The above command starts NSO as user ncs and binds to ports below 1024

Using IPv6 on northbound interfaces

NSO supports access to all northbound interfaces via IPv6, and in the most simple case, i.e. IPv6-only access, this is just a matter of configuring an IPv6 address (typically the wildcard address "::") instead of IPv4 for the respective agents and transports in ncs.conf, e.g. /ncs-config/cli/ssh/ip for SSH connections to the CLI, or /ncs-config/netconf-north-bound/transport/ssh/ip for SSH to the NETCONF agent. The SNMP agent configuration is configured via one of the other northbound interfaces rather than via ncs.conf, see The NSO SNMP Agent in Northbound APIs . For example via the CLI, we would set 'snmp agent ip' to the desired address. All these addresses default to the IPv4 wildcard address "0.0.0.0".

In most IPv6 deployments, it will however be necessary to support IPv6 and IPv4 access simultaneously. This requires that both IPv4 and IPv6 addresses are configured, typically "0.0.0.0" plus "::". To support this, there is in addition to the ip and port leafs also a list extra-listen for each agent and transport, where additional IP address and port pairs can be configured.
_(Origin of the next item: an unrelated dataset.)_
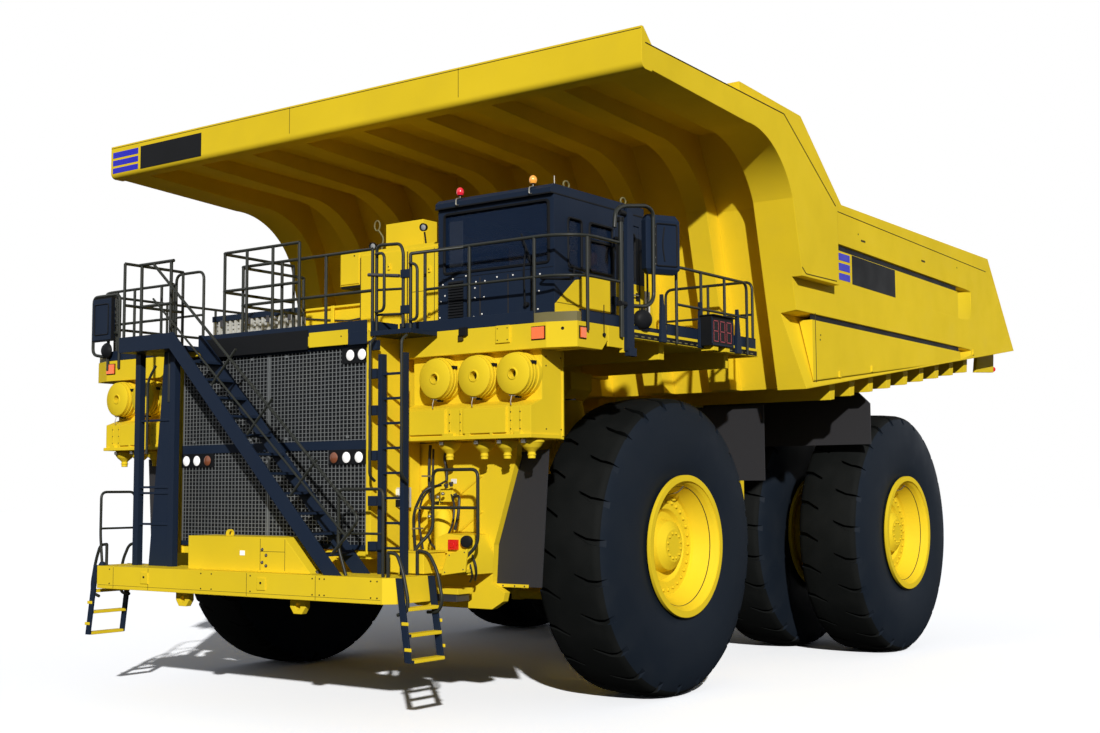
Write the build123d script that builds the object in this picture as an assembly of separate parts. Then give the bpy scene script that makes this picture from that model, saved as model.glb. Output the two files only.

Thus to configure the CLI to accept SSH connections to port 2024 on any local IPv6 address, in addition to the default (port 2024 on any local IPv4 address), we can add an <extra-listen> section under /ncs-config/cli/ssh in ncs.conf:

  <cli>
    <enabled>true</enabled>

    <!-- Use the built-in SSH server -->
    <ssh>
      <enabled>true</enabled>
      <ip>0.0.0.0</ip>
      <port>2024</port>

      <extra-listen>
        <ip>::</ip>
        <port>2024</port>
      </extra-listen>

    </ssh>

    ...
  </cli>

To configure the SNMP agent to accept requests to port 161 on any local IPv6 address, we could similarly use the CLI and give the command:

admin@ncs(config)# snmp agent extra-listen :: 161

The extra-listen list can take any number of address/port pairs, thus this method can also be used when we want to accept connections/requests on several specified (IPv4 and/or IPv6) addresses instead of the wildcard address, or we want to use multiple ports.